--- Provided material ---

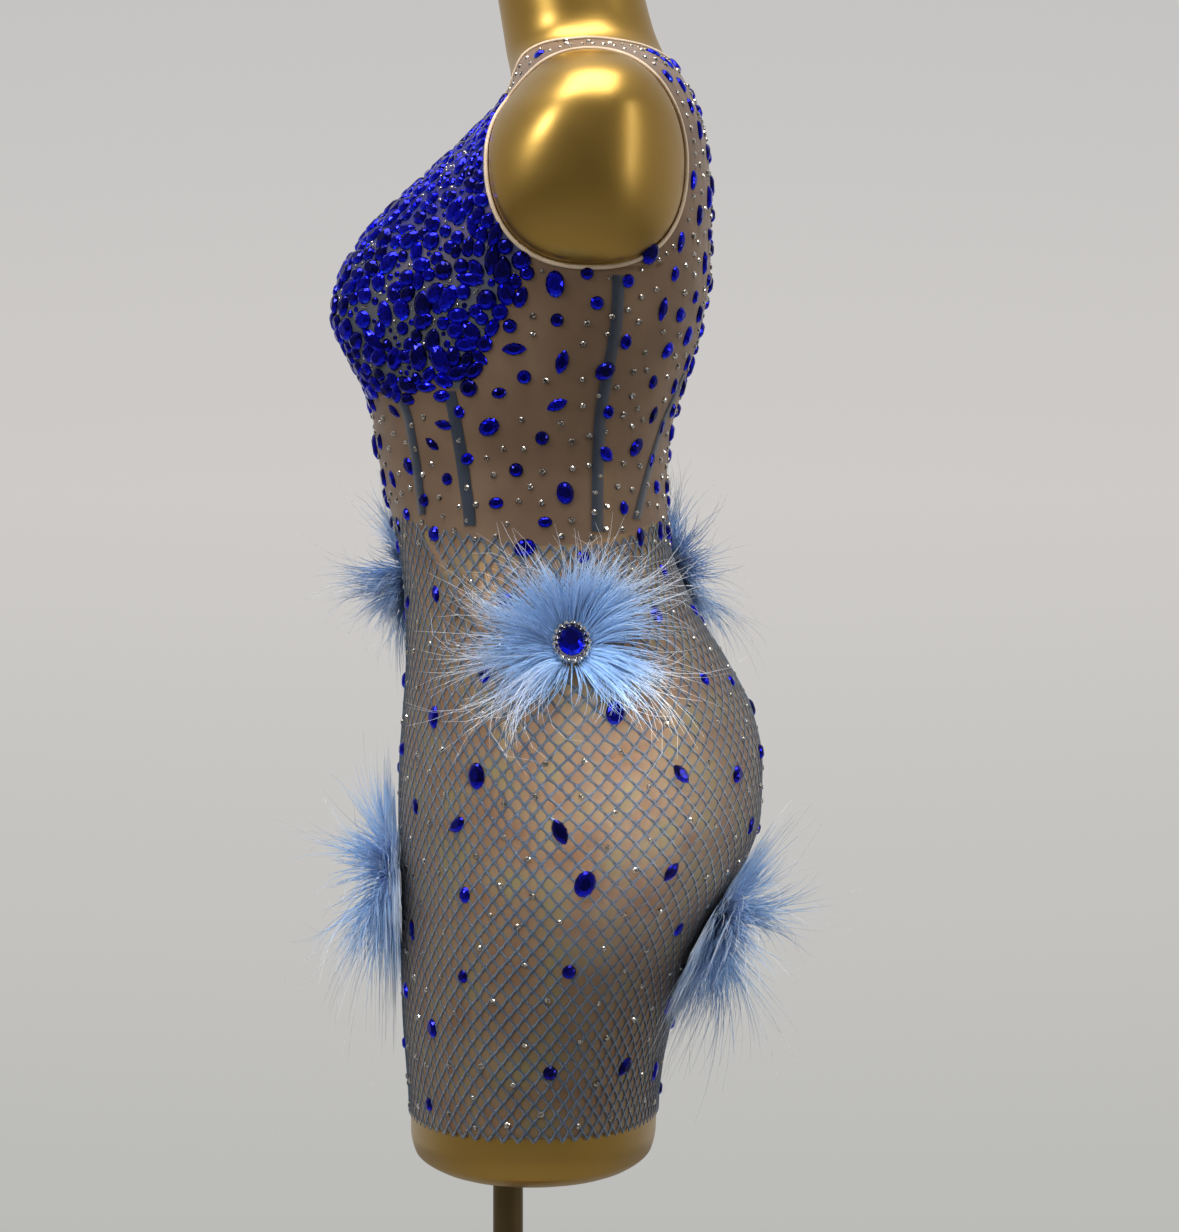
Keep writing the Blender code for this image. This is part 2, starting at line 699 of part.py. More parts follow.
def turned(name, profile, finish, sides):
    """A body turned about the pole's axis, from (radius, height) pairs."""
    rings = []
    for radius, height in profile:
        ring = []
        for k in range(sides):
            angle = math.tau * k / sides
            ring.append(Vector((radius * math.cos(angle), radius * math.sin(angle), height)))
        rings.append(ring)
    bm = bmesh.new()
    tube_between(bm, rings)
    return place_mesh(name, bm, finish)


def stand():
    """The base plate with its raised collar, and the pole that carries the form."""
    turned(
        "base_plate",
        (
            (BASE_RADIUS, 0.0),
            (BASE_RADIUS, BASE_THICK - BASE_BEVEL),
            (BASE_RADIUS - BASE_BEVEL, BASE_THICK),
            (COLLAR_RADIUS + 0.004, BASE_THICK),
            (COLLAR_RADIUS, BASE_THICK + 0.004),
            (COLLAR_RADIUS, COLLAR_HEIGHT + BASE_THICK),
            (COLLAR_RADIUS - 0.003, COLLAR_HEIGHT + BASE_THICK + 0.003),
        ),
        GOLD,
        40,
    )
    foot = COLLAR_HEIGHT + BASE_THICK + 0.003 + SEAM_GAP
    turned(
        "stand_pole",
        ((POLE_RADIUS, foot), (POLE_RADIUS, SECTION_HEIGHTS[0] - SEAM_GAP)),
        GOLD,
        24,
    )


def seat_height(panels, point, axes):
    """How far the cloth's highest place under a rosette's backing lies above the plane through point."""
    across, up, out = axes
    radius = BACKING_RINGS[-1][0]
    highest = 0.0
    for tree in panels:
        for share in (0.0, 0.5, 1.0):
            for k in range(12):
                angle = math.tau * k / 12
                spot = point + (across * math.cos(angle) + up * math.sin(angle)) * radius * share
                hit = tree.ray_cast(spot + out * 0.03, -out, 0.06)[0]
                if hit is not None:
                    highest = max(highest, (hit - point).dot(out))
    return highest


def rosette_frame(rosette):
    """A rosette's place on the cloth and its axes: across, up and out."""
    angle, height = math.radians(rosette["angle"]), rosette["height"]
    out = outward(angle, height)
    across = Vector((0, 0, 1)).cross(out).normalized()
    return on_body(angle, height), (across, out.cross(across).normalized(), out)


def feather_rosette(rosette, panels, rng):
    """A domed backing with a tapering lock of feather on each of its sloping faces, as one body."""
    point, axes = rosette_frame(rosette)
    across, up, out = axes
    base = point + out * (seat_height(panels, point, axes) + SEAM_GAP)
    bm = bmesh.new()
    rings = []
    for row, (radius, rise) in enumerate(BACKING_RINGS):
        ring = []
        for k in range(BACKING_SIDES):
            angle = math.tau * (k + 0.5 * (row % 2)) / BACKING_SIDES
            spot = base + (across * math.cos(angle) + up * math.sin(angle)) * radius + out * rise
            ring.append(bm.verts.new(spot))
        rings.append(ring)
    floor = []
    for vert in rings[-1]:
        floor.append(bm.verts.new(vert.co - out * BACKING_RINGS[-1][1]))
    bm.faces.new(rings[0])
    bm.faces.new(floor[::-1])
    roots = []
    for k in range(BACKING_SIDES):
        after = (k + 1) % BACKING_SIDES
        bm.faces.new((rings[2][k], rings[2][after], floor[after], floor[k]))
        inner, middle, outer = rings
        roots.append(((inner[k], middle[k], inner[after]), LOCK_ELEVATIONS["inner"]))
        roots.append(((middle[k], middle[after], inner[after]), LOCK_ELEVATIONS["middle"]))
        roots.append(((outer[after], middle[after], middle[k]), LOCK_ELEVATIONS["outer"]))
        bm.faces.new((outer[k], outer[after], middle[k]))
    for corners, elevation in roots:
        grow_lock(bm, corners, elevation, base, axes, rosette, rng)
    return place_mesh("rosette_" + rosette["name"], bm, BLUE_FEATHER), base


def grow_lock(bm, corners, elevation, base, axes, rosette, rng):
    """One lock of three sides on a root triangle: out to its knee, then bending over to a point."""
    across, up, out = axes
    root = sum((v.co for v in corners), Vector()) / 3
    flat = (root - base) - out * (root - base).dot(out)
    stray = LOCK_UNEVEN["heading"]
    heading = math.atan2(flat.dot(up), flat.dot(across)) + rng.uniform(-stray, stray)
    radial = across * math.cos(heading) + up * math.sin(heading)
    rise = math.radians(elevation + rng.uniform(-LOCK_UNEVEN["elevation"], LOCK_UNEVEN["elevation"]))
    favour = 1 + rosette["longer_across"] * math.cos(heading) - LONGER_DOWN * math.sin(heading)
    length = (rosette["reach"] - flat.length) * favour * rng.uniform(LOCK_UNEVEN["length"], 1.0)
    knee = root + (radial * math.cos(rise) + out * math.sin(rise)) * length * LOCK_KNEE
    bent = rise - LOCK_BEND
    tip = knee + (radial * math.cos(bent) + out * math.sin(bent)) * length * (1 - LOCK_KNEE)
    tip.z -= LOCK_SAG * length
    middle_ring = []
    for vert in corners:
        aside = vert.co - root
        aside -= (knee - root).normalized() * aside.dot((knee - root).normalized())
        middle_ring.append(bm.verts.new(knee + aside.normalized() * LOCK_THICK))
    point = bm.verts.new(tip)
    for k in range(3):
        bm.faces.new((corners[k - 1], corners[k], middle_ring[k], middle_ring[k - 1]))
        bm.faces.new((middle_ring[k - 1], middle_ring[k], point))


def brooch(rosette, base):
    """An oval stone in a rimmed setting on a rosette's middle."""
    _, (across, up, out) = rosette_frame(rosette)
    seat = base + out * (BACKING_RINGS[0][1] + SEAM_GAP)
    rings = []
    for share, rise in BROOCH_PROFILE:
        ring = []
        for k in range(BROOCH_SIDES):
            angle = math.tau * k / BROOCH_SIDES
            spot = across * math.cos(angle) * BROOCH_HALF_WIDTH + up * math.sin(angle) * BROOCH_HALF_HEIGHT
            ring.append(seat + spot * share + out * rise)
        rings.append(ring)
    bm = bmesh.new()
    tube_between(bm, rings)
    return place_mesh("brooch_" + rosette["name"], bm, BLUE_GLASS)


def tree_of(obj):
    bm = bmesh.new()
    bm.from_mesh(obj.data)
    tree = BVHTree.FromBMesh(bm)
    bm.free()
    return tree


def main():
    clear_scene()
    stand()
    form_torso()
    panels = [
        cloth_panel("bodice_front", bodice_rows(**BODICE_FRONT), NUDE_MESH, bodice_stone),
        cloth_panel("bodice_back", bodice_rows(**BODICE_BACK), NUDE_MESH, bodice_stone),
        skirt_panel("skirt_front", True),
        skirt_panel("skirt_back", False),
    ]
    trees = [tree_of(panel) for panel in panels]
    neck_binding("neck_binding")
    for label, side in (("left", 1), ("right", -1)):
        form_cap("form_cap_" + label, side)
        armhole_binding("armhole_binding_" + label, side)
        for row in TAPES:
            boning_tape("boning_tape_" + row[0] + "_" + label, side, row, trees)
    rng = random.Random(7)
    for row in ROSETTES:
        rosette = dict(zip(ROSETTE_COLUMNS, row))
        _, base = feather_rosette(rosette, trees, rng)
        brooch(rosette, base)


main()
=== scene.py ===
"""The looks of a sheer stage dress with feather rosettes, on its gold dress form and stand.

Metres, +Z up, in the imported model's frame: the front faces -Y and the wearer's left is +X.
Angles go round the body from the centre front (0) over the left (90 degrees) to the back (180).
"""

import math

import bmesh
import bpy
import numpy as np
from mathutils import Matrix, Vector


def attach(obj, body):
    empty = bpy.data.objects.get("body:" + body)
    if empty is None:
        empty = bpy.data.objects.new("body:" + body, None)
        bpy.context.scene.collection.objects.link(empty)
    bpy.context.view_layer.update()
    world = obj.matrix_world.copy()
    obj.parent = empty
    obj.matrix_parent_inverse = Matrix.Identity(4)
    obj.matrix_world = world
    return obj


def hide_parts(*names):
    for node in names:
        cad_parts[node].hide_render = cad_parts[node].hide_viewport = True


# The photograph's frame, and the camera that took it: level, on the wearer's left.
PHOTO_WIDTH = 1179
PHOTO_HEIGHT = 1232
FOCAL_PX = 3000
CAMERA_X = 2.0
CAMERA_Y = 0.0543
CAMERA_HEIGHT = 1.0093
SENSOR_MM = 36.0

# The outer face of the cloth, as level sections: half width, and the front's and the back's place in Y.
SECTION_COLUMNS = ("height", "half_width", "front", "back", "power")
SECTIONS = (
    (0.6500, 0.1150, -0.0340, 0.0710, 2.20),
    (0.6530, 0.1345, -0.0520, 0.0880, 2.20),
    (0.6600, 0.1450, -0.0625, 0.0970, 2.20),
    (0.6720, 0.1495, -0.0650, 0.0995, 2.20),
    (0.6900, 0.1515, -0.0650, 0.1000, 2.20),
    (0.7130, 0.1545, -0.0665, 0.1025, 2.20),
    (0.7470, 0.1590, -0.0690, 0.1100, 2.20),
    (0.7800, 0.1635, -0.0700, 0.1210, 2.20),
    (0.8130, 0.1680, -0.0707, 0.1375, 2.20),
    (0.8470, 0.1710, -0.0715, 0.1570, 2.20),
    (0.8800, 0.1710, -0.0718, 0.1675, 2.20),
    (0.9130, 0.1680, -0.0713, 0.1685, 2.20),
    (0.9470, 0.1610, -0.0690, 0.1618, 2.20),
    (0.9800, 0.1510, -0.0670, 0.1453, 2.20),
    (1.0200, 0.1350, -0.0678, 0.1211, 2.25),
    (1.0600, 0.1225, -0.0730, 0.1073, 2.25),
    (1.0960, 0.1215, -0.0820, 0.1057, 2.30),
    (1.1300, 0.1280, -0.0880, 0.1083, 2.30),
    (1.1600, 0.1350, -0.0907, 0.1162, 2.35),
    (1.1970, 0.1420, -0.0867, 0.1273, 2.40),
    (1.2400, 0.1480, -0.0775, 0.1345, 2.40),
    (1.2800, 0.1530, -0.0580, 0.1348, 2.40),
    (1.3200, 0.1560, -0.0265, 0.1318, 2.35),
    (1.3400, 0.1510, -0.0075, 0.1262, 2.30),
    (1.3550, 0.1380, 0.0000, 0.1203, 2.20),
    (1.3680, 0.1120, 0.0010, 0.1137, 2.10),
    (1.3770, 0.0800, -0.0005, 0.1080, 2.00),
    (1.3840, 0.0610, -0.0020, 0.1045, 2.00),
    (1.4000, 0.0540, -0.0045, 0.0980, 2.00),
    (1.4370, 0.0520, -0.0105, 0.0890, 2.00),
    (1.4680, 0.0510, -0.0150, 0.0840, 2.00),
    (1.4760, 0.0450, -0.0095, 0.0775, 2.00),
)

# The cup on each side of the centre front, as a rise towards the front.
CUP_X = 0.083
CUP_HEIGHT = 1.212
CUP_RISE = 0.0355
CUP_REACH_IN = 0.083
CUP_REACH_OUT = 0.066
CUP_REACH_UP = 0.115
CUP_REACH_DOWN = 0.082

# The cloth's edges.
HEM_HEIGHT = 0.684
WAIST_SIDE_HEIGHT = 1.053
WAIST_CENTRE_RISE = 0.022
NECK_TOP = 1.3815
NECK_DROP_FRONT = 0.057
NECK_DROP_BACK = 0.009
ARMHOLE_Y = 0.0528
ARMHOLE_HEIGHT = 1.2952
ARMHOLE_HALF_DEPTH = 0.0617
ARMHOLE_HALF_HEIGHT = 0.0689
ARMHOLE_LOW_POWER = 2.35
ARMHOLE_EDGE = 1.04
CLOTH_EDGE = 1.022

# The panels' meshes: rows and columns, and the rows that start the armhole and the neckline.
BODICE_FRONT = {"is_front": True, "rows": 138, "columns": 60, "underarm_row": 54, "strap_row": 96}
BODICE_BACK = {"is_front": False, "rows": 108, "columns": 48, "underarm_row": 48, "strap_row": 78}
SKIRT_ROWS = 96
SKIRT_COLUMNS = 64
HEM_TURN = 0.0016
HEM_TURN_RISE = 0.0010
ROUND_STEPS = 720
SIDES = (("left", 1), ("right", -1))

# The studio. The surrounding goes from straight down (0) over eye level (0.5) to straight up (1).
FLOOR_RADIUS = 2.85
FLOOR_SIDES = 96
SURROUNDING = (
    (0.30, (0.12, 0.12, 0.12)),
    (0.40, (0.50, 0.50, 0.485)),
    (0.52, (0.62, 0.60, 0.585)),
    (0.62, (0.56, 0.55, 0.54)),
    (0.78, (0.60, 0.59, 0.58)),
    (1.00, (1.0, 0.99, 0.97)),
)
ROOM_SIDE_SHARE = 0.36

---

**What this task involves:**
Please print exactly, and only, the lines from the line with "rng = random.Random(7)" to the line with "bpy.context.view_layer.update()", both included.

**In response:**
    rng = random.Random(7)
    for row in ROSETTES:
        rosette = dict(zip(ROSETTE_COLUMNS, row))
        _, base = feather_rosette(rosette, trees, rng)
        brooch(rosette, base)


main()
=== scene.py ===
"""The looks of a sheer stage dress with feather rosettes, on its gold dress form and stand.

Metres, +Z up, in the imported model's frame: the front faces -Y and the wearer's left is +X.
Angles go round the body from the centre front (0) over the left (90 degrees) to the back (180).
"""

import math

import bmesh
import bpy
import numpy as np
from mathutils import Matrix, Vector


def attach(obj, body):
    empty = bpy.data.objects.get("body:" + body)
    if empty is None:
        empty = bpy.data.objects.new("body:" + body, None)
        bpy.context.scene.collection.objects.link(empty)
    bpy.context.view_layer.update()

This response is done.